Why would anyone want to write about music in New Zealand in 2023?
I don’t think Simon Sweetman exaggerated much when he titled a poetry book “The Death of Music Journalism” recently. Despite the heroic endeavours of Graham Reid and the occasional flash of other music writing allowed in a newspaper supplement, there’s no longer a guarantee that your album will be reviewed locally, and there’s no longer a guarantee that you’ll be able to read what a local writer thinks about your favourite overseas artist’s new album either. We have endured a further decline in that dreary state of affairs described, in 2010, by Kiran Dass in her essay for Landfall 219 The main problem with music writing in New Zealand is that it’s not considered a valid form.
“Our writers today end up writing about easily accessible music because they’re too lazy to get out there in the field and do their research to hunt for interesting music to write about…there’s no danger or excitement in rock writing anymore.”

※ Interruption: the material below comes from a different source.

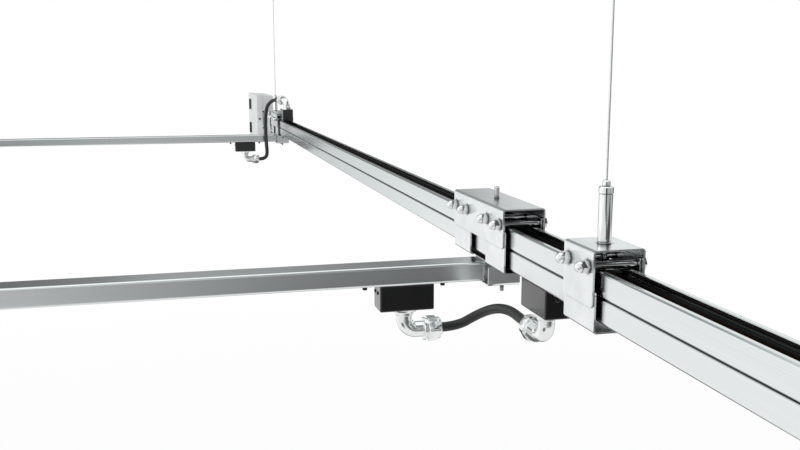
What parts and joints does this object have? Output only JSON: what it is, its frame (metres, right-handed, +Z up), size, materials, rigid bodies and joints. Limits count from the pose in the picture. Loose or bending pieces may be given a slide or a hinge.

For whatever reason, I’ve lately felt compelled to write about music, and write about it in the way that I think (or feel) about it, keeping in mind Kiran’s demands in that polemic - “there are no guilty pleasures”, so “if you think it’s good, tell us why”.
There are many plausible ways to interpret music and any one may suit some particular artist; Messrs Freud, Adler and Jung will do for some, for yet others one might call on the Existential Criticism developed by Colin Wilson in books like The Art of the Novel and Chords and Dischords (Purely Personal Opinions on Music). Defined as, the attempt to see creative work as a response to the problems of the artist’s life, to draw out the ways in which the response is successful or not, to point to the areas where the problems or solutions are universal and where they contribute to the listener’s realization or solution or indeed complication of their own problems. This seems especially relevant to those artforms derived from late-20th century popular music, which was often the music of growing up, which is a process of realising, solving, and of course creating, problems, first depicted, in one great song cycle, by Chuck Berry as he invented guitar rock.
Thus, I’ve mainly enjoyed writing about music that addresses the largest issues – death and survival (e.g. P.H.F’s Purest Hell), good and evil (e.g. John Phillip’s Wolfking of LA), desire and exploitation (e.g. Lou Reed’s Coney Island Baby), Art itself (e.g. Slapp Happy’s Casablanca Moon), and so on, not excluding noise itself, and certainly not overlooking the prior material conditions of creativity – the need to make a living at one’s work (or not), and the differing effects of education, class, sex, employment, background etc on the product itself - and its reputation.
In the 21st century, industry and academic involvement in the production of original popular music has proliferated, some might say metastasized, compared with earlier eras. In the jazz era, academics solely studied classical or folk musics and the popular music industry, being, at its most influential, a branch of organised crime that accompanied prostitution, gambling, alcohol, and drugs, took little care of its talent or their ideas. In the rock era, stars who had public school backgrounds or university degrees or whose careers were “manufactured” by Svengalis (themselves usually self-educated savants) were still in the uncomfortable position of having to prove their worth in a world created by self-educated lower-middle class and working-class youth. Today, those positions have largely been reversed.
Camille Paglia, writing back in the 90’s after the death of Kurt Cobain, demanded that future rock stars be formally trained in a partnership of academia and industry to survive the rigours of their craft – the results are in, and are not unmixed, so it’s worth asking, for example, how an artist like Lana Del Rey can keep perfecting her specific vision by working with the people who have made everyone else sound like everyone else.
If you’ve read Paul Morley’s book A Sound Mind: How I Fell in Love With Classical Music, and you should, here is my Goodreads review,
you’ll remember his view of the future of music (or its present, which is very much the same thing as its future to someone my age) on internet streaming services. Every platform has its own personality, but an algorithm, at present, can tell you, exhaustively, what other artists match the ones you like in genre, gender, region, and, indeed, age but these are also limitations, and the algorithms fed them might miss completely who that artist you like might have been influenced by or who might have been influenced by them, nor will it give you any sense of their music’s originality or authenticity. It’s still a critic’s job to supply those links and judgements – “Wagner is the Puccini of music”, that sort of thing.
There are also books and films about music, and they can provide a way into thinking about and understanding musicians outside of our pleasure zones. I may be unlikely to discuss a record by Blaze Foley, Townes van Zandt, or Mötley Crüe, but Blaze and The Dirt are definitely films worth discussing.
These are just some of the terms and conditions I’ll be looking at in analysing work both classic and new (or as-yet-unreleased), work both known and unknown. My focus will not be on New Zealand’s music, yet the existential fact of geographic location, word-of-mouth and cultural preference have meant that half of my “best albums of 2022” were from this country*, so there is that.
For you, gentle reader, Hypocrite Lecter, I make two commitments – to post content of satisfying but not excessive length at least once a week, and to avoid addressing you in this irritating fourth-wall-broken style that’s been baked into the platform as much as possible (we’ll see).